On January 1st teachers for DaDaABC taught their last classes. The online English teaching company has closed their doors and their website now says “technical maintenance”. Since the announcement made by the Chinese government in July 2021 many companies have been closing. SayABC, Landi, Whales English ABC360, GoGoKid (owned by TikTok parent company ByteDance) and Zebra English have now completely shutdown.
Other large English teaching companies, such as Magic Ears, appear to be closing this year after they honour all their contracts with students.
According to the new laws foreign teachers who live outside of China are no longer able to give classes to Chinese children. Some companies are trying to adapt to the new laws. VIPKid, the industry giant who at one point had more than 70,000 American and Canadian teachers, now appear to be shifting to teaching students from around the world in an attempt to hold on to some of their business.

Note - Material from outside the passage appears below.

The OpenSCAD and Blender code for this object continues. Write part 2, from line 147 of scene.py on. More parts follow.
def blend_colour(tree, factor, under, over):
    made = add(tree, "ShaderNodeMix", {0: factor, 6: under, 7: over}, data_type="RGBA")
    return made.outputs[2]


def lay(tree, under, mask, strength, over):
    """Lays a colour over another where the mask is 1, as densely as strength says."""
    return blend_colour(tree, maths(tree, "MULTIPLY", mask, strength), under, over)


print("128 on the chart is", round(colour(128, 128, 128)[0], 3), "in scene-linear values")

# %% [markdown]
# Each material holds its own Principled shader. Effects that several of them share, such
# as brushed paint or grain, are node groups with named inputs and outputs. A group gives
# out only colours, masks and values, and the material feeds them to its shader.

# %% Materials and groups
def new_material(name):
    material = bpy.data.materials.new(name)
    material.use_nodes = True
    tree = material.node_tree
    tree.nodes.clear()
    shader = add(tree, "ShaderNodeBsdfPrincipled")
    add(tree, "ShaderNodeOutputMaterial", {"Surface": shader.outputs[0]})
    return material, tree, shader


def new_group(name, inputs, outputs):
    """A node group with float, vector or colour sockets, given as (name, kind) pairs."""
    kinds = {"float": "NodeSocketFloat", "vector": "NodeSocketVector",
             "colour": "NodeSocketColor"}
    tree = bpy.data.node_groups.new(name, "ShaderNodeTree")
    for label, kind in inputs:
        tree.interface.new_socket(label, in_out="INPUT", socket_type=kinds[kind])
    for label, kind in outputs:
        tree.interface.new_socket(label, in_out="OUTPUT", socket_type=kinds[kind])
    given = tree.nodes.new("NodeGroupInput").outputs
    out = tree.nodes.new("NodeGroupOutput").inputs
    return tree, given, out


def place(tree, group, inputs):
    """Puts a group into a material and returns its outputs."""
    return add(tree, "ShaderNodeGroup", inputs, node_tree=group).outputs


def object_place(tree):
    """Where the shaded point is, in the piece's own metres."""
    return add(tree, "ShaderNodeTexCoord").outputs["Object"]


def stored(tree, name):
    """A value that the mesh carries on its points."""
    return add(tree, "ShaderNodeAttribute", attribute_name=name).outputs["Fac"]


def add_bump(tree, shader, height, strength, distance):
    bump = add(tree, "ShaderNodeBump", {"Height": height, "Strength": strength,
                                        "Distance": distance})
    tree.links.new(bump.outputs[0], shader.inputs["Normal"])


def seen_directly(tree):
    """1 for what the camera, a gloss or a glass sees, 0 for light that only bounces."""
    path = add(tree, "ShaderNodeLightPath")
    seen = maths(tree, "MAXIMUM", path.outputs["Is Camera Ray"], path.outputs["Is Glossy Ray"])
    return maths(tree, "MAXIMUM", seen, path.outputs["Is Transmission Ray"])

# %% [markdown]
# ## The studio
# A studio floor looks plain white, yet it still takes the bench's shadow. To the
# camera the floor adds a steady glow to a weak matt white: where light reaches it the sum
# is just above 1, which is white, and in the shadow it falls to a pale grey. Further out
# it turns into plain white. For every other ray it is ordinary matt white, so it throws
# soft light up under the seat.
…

These “global” students would be able book teachers from any country unlike their Chinese counterparts. BlingABC is doing something similar as they have many students outside of China, mostly in Thailand and North America. Qkids and Palfish are other companies continuing with fewer students from outside of China.
If you are an English teacher living in China you are in luck, as the demand for online classes has increased. Some companies (Whales English) were encouraging English teachers to move to China just to teach online. Other teachers have run out of luck not only losing their job but there are reports of some companies (Landi and eHailuo/eHello) not even paying the final pay check for a month’s work.

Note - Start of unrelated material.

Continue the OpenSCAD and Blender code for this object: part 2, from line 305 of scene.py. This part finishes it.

These new regulations only affect companies teaching Chinese children. Adult students are still able to take English classes although there are fewer companies proving this service. Many European English teaching companies have not scaled back their operations in China. For now it appears that adults in China are only taking online business English classes provided by their employers
So, even after a terrible 2021 for online English teachers to Chinese students, it is highly unlikely that the market will recover in 2022. Losing such a huge market has sent ripples through the industry and the supply of online teachers (partly due to the pandemic) has increased dramatically. The market for teaching children online is saturated and from my point of view the only markets with increasing demand are the business English and exam preparation markets.